■ **Instructions for the task**: Please quote every line word for word.

--- Start of Data extract ---

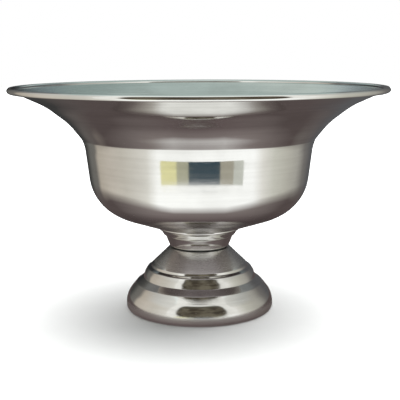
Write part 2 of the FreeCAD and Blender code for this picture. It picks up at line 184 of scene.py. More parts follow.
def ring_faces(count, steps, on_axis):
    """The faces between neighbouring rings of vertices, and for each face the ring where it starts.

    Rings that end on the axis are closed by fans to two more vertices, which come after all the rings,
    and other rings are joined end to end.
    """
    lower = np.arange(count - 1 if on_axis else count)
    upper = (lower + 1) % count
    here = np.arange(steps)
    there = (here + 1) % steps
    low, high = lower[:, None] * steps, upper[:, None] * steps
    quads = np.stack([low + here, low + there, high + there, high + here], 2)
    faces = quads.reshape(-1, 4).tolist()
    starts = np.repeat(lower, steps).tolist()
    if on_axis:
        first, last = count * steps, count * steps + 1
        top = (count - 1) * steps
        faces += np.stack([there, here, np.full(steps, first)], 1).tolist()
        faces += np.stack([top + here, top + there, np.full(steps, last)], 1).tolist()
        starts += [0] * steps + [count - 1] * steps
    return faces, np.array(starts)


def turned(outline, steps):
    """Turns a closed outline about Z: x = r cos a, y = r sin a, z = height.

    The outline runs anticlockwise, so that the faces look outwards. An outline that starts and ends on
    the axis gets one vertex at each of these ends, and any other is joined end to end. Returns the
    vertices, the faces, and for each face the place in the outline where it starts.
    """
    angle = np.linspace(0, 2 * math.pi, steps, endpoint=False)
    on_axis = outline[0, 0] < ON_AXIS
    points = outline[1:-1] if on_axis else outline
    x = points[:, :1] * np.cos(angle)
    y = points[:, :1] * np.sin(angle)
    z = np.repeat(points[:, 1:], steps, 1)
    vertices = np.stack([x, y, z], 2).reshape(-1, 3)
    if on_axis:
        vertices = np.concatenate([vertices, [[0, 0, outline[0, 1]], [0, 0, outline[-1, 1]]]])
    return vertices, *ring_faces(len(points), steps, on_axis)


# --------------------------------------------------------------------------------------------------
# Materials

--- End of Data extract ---

■ **Task response**:
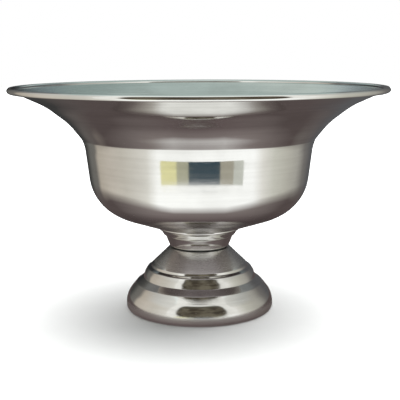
Write part 2 of the FreeCAD and Blender code for this picture. It picks up at line 184 of scene.py. More parts follow.
def ring_faces(count, steps, on_axis):
    """The faces between neighbouring rings of vertices, and for each face the ring where it starts.

    Rings that end on the axis are closed by fans to two more vertices, which come after all the rings,
    and other rings are joined end to end.
    """
    lower = np.arange(count - 1 if on_axis else count)
    upper = (lower + 1) % count
    here = np.arange(steps)
    there = (here + 1) % steps
    low, high = lower[:, None] * steps, upper[:, None] * steps
    quads = np.stack([low + here, low + there, high + there, high + here], 2)
    faces = quads.reshape(-1, 4).tolist()
    starts = np.repeat(lower, steps).tolist()
    if on_axis:
        first, last = count * steps, count * steps + 1
        top = (count - 1) * steps
        faces += np.stack([there, here, np.full(steps, first)], 1).tolist()
        faces += np.stack([top + here, top + there, np.full(steps, last)], 1).tolist()
        starts += [0] * steps + [count - 1] * steps
    return faces, np.array(starts)


def turned(outline, steps):
    """Turns a closed outline about Z: x = r cos a, y = r sin a, z = height.

    The outline runs anticlockwise, so that the faces look outwards. An outline that starts and ends on
    the axis gets one vertex at each of these ends, and any other is joined end to end. Returns the
    vertices, the faces, and for each face the place in the outline where it starts.
    """
    angle = np.linspace(0, 2 * math.pi, steps, endpoint=False)
    on_axis = outline[0, 0] < ON_AXIS
    points = outline[1:-1] if on_axis else outline
    x = points[:, :1] * np.cos(angle)
    y = points[:, :1] * np.sin(angle)
    z = np.repeat(points[:, 1:], steps, 1)
    vertices = np.stack([x, y, z], 2).reshape(-1, 3)
    if on_axis:
        vertices = np.concatenate([vertices, [[0, 0, outline[0, 1]], [0, 0, outline[-1, 1]]]])
    return vertices, *ring_faces(len(points), steps, on_axis)


# --------------------------------------------------------------------------------------------------
# Materials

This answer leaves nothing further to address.